**WRITTEN REQUEST:**
Tally the lines that hold the word "dressed" and reply with that figure only.

------

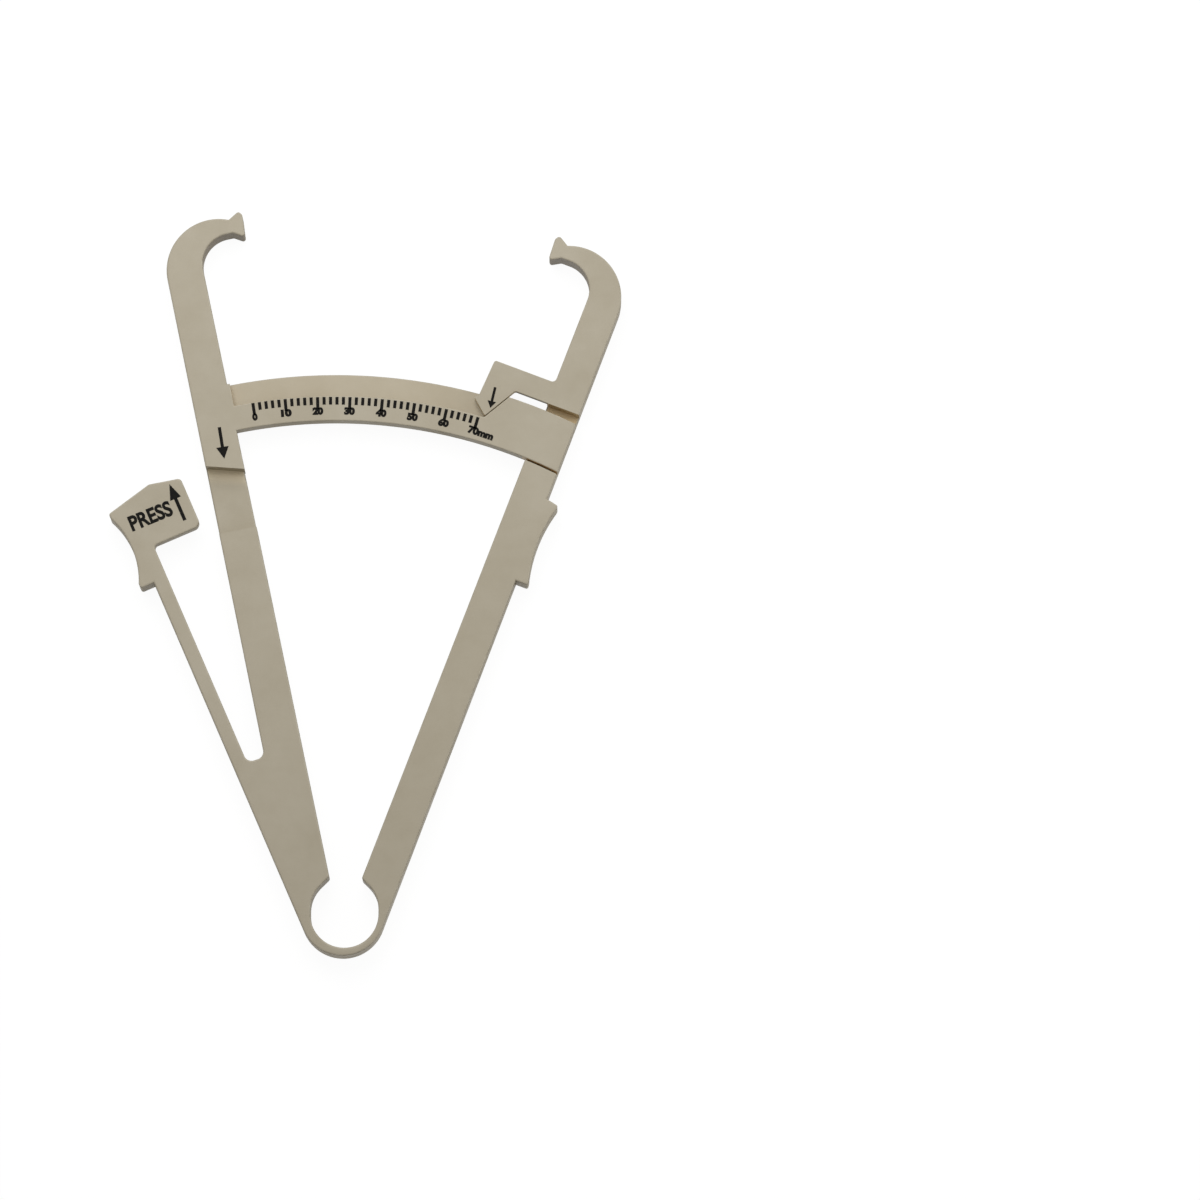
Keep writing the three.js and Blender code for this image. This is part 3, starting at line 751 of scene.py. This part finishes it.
bar_passage = solid("bar_passage", outline([
    (on_right(CHANNEL_FLOOR - NEXT_TO_STEP, 0), 0),
    (on_right(CHANNEL_TOP + NEXT_TO_STEP, 0), 0),
    (on_right(CHANNEL_TOP + NEXT_TO_STEP, RIGHT_WIDTH_AT_JAW + PASSAGE_HEAD_SPREAD), 0),
    (on_right(CHANNEL_FLOOR - NEXT_TO_STEP, RIGHT_WIDTH_AT_JAW + PASSAGE_FOOT_SPREAD), 0),
]), 0, PASSAGE_TOP)
cut(bar_passage, channel, "INTERSECT")
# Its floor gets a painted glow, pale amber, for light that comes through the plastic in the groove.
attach(warmed(dressed(bar_passage, "bar_guide"), facing_up), "moving_arm")

# The ring at the foot is the spring that holds the arms open: a thin band round the lower half of the hole.
# It is moulded with both arms, at the full thickness, and bends as the jaws close.

RING_SECTIONS = 72
TURN_LEEWAY = 0.001


def ring_wall(degrees):
    """The band's inner and outer wall in one direction from the middle of the hole."""
    inner = polar(HOLE_RADIUS, degrees, HOLE_CENTRE)
    way = polar(1, degrees)
    shift = HOLE_CENTRE - RING_CENTRE
    reach = -shift.dot(way) + math.sqrt(shift.dot(way) ** 2 - shift.length_squared + RING_RADIUS ** 2)
    outer = HOLE_CENTRE + way * reach
    around = math.degrees(math.atan2((outer - RING_CENTRE).x, (outer - RING_CENTRE).y)) % 360
    if around > 270 + LEVER_ANGLE - TURN_LEEWAY:
        outer = crossing(HOLE_CENTRE, outer, on_lever(0, LEVER_OUTER), on_lever(FAR, LEVER_OUTER))
    if around < 90 + RIGHT_ANGLE + TURN_LEEWAY:
        outer = crossing(HOLE_CENTRE, outer, on_right(0, 0), on_right(FAR, 0))
    return inner, outer


ring = swept("ring", [ring_wall(270 - 180 * i / RING_SECTIONS) for i in range(RING_SECTIONS + 1)])
dressed(ring, "ring_spring")
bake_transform(ring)

# The scale bar is moulded with the left arm and slides over the right one. Its lower band carries the print.
# The upper band is a step lower, as a track for the pointer, and ends against a raised block.

BAR_BOTTOM = 3.0
TRACK_FLOOR = 5.2
BAR_INNER = 114.15
TRACK_INNER = 119.9
BAR_OUTER = 125.2
END_OUTER = 126.1
TRACK_START = -11.3
LAP = 1.2
BAR_EDGE = 0.3
STOP_FOOT_ROUND = 0.35
STOP_HEAD_ROUND = 0.4
UNDER_STOP = 1.0

TIP_SHORT = 20.35
TIP_CLEAR = 0.35
SHOULDER = 15.8
STOP_GAP = 0.15

tip_station = math.sqrt((TRACK_INNER + TIP_CLEAR) ** 2 - (RIGHT_OUTER - TIP_SHORT) ** 2)
pointer_tip = on_right(tip_station, TIP_SHORT)
pointer_shoulder = on_right(CHANNEL_TOP, SHOULDER)
flank = (pointer_shoulder - pointer_tip).normalized()
stop_shift = Vector((flank.y, -flank.x)) * STOP_GAP


def leaves_circle(start, way, radius):
    """Where a ray leaves the circle of this radius round the pivot."""
    middle = start - way * start.dot(way)
    return middle + way * math.sqrt(radius * radius - middle.length_squared)


def direction_of(point):
    return math.degrees(math.atan2(point.x, point.y))


def stop_at(radius):
    return leaves_circle(pointer_tip + stop_shift, flank, radius)


def bar_end_at(radius):
    return leaves_circle(on_right(0, 0), polar(1, RIGHT_ANGLE), radius)


bar_root = direction_of(on_left(BAR_OUTER, LEFT_WIDTH_AT_JAW - LAP))
raised = solid("raised", outline([
    *arc(ORIGIN, BAR_INNER, direction_of(bar_end_at(BAR_INNER)), bar_root, SCALE_STEP),
    (polar(BAR_OUTER, bar_root), 0),
    (polar(BAR_OUTER, TRACK_START), 0),
    (polar(TRACK_INNER, TRACK_START), 0),
    *arc(ORIGIN, TRACK_INNER, TRACK_START, direction_of(stop_at(TRACK_INNER)), SCALE_STEP)[1:-1],
    (stop_at(TRACK_INNER), STOP_FOOT_ROUND),
    (stop_at(END_OUTER), STOP_HEAD_ROUND),
    *arc(ORIGIN, END_OUTER, direction_of(stop_at(END_OUTER)), direction_of(bar_end_at(END_OUTER)),
         SCALE_STEP)[1:],
]), BAR_BOTTOM, THICKNESS, BAR_EDGE)
lower = solid("lower", outline([
    *arc(ORIGIN, BAR_INNER + LAP, direction_of(stop_at(BAR_INNER + LAP)) + UNDER_STOP, bar_root, SCALE_STEP),
    *arc(ORIGIN, BAR_OUTER, bar_root, direction_of(stop_at(BAR_OUTER)) + UNDER_STOP, SCALE_STEP),
]), BAR_BOTTOM, TRACK_FLOOR, BAR_EDGE)
carved(raised, "UNION", lower)
bpy.data.objects.remove(lower)
carved(raised, "DIFFERENCE", left_whole)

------

**RESULT OF THIS EXERCISE:**
2